Après avoir énoncé ces principes ainsi que le "large pouvoir d'appréciation" du législateur en matière de délais de forclusion, la Cour constitutionnelle constate que les travaux préparatoires ne justifient notamment pas la raison d'être du délai de trois mois et que "le moment auquel le failli demande l’effacement n’a aucune incidence sur la gestion de la masse, sur la déclaration et la vérification des créances, ou sur la liquidation de la faillite" (B.5.3.) pour arriver à la conclusion "le délai de forclusion en cause ne saurait être considéré comme une mesure pertinente en vue du règlement rapide de la faillite" (B.5.3., §4).

Enfin, la Cour constitutionnelle formule deux motifs superfétatoires mais néanmoins éclairants. D'une part, "le dépassement du délai de forclusion en cause produit des effets disproportionnés pour le failli-personne physique qui perd de ce fait toute possibilité qu’un juge se prononce sur l’effacement du solde de ses dettes et qui doit dès lors irrévocablement continuer à supporter sur l’ensemble de son patrimoine les dettes qui n’ont pas été réglées par la liquidation de la masse" et, d'autre part, "la disposition en cause a également des effets disproportionnés pour le conjoint, l’ex-conjoint, le cohabitant légal ou l’ex-cohabitant légal du failli qui est obligé personnellement à la dette contractée par le failli du temps du mariage ou de la cohabitation légale".

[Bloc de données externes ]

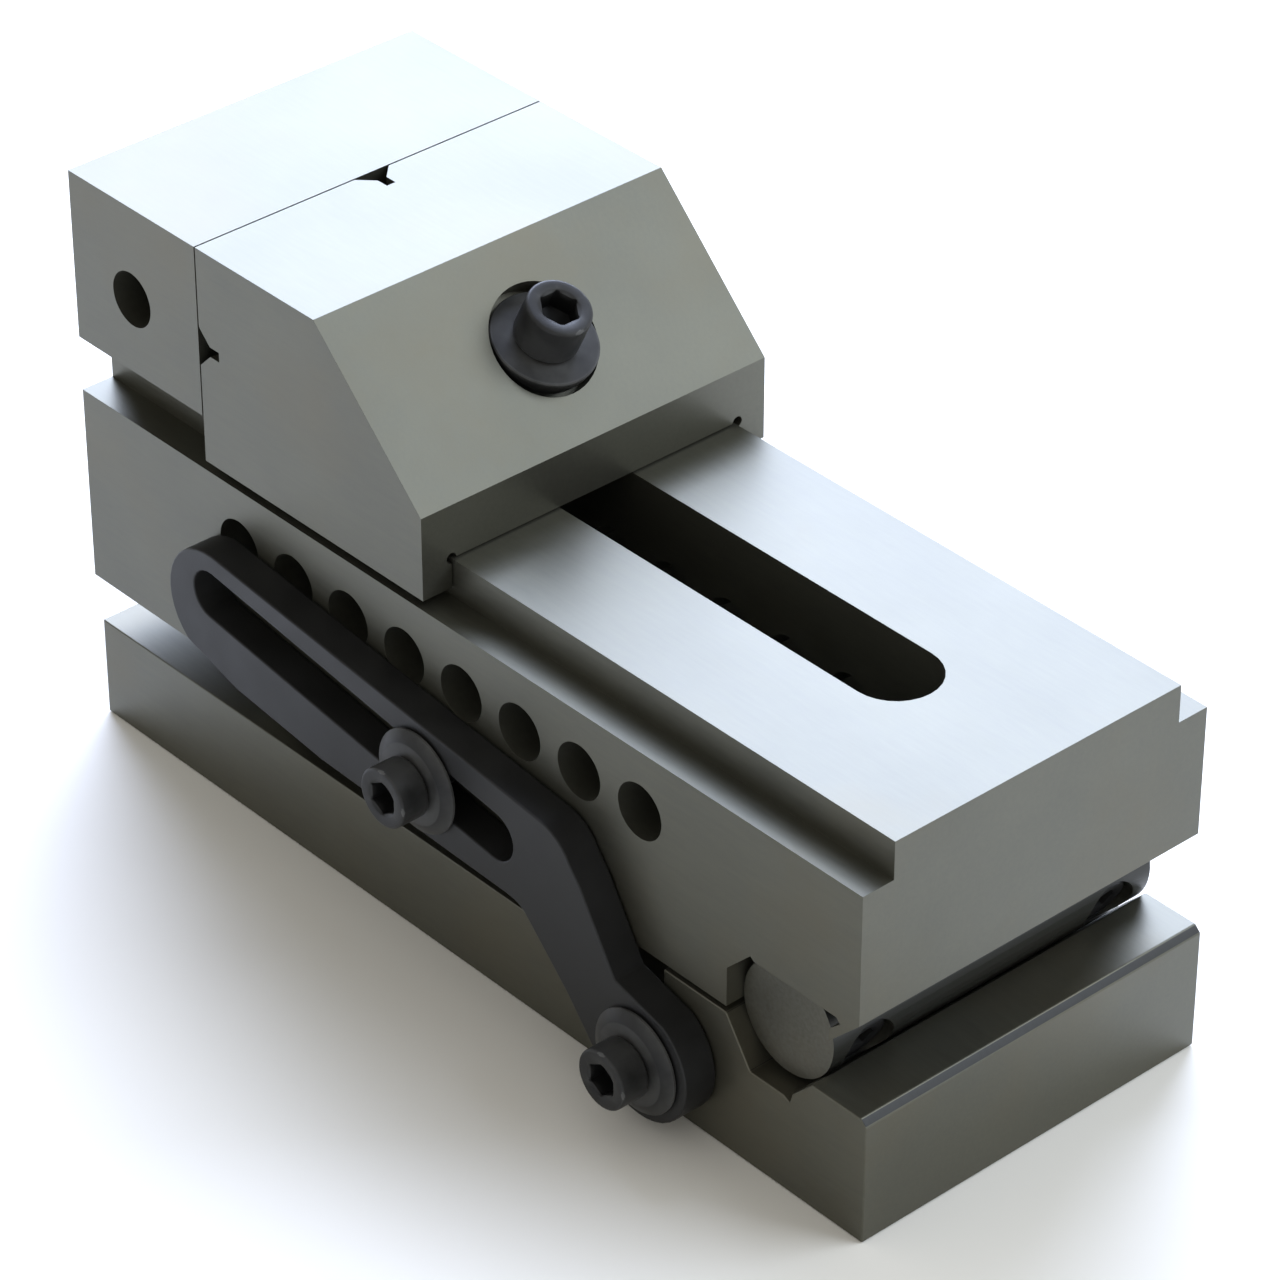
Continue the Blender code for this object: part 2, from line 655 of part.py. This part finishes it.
def main():
    clear_scene()
    model = Model()
    ground = material("ground_steel", (0.55, 0.56, 0.55), 0.32, 0.9)
    roller_steel = material("roller_steel", (0.50, 0.50, 0.48), 0.28, 0.9)
    black = material("black_oxide", (0.03, 0.03, 0.03), 0.45, 0.5)
    bar_steel = material("bar_steel", (0.35, 0.35, 0.34), 0.4, 0.9)

    make_base(model, ground)
    make_body(model, ground)
    make_movable_jaw(model, ground)
    make_roller(model, "hinge_roller", HINGE_X, roller_steel, black)
    make_roller(model, "rest_roller", REST_X, roller_steel, black)
    make_ball_washer(model, black)
    make_clamp_screw(model, black)
    make_keeper(model, bar_steel)
    make_cross_bar(model, bar_steel)
    make_arm(model, black)
    make_bolt(model, "arm_clamp_screw", ARM_BOLT, BOLT_NECK, black)
    make_washer(model, "arm_clamp_washer", ARM_BOLT, BOLT_NECK + 0.3, black)
    make_bush(model, bar_steel)
    make_bolt(model, "arm_pivot_screw", PIVOT, PIVOT_NECK, black)
    make_washer(model, "arm_pivot_washer", PIVOT, PIVOT_NECK + 0.3, black)


main()
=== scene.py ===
"""The sine vise as it is seen: ground steel blocks, black screws and arm, in a pale studio.

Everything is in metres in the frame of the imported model. Sizes of the turned pieces are
millimetres along their own axis, and each is placed from its CAD piece or its joint.
"""

import json
import math

import bmesh
import bpy
from mathutils import Matrix, Vector

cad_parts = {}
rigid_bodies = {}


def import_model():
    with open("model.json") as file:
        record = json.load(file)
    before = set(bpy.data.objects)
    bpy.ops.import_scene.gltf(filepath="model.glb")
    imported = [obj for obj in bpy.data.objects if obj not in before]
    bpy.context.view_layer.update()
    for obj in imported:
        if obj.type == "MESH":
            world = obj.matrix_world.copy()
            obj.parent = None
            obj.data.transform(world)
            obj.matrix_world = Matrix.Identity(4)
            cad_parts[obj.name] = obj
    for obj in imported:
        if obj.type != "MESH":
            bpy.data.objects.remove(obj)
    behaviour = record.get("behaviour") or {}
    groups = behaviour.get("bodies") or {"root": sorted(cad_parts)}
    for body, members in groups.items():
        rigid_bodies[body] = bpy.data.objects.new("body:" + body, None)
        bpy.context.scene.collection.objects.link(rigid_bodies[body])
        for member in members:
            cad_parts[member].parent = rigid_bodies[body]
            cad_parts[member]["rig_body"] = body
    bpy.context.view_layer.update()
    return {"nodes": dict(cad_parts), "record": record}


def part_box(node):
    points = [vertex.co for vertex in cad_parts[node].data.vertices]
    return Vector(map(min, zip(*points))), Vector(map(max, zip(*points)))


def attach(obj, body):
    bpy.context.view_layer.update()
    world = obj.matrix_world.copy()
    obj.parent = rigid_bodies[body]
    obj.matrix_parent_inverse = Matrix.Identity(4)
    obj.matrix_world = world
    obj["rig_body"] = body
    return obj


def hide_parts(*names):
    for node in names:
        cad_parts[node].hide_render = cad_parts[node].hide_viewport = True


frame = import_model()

NODES = frame["nodes"]
JOINTS = {joint["name"]: joint for joint in frame["record"]["behaviour"]["joints"]}

MM = 0.001
STEPS = 72
SHARP = math.radians(32)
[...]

Au travers de ces deux dernières considérations, il se comprend que la Cour constitutionnelle entend rappeler, en quelque sorte, que le législateur - notamment sous l'impulsion des instances européennes - a souhaité promouvoir la "seconde chance" et qu'il est pour le moins paradoxal de reprendre d'une main au travers d'un régime de forclusion injustifié ce qu'il avait donné de l'autre.

Cette décision d'annulation autorise les faillis "forclos" à solliciter, conformément à l'article 16 de la loi spéciale du 6 janvier 1989 sur la Cour constitutionnelle, la rétractation des décisions rendues sur le fondement de la disposition ainsi annulée. Cette demande de rétractation doit être introduite dans les six mois à compter de la publication de cet arrêt au Moniteur belge.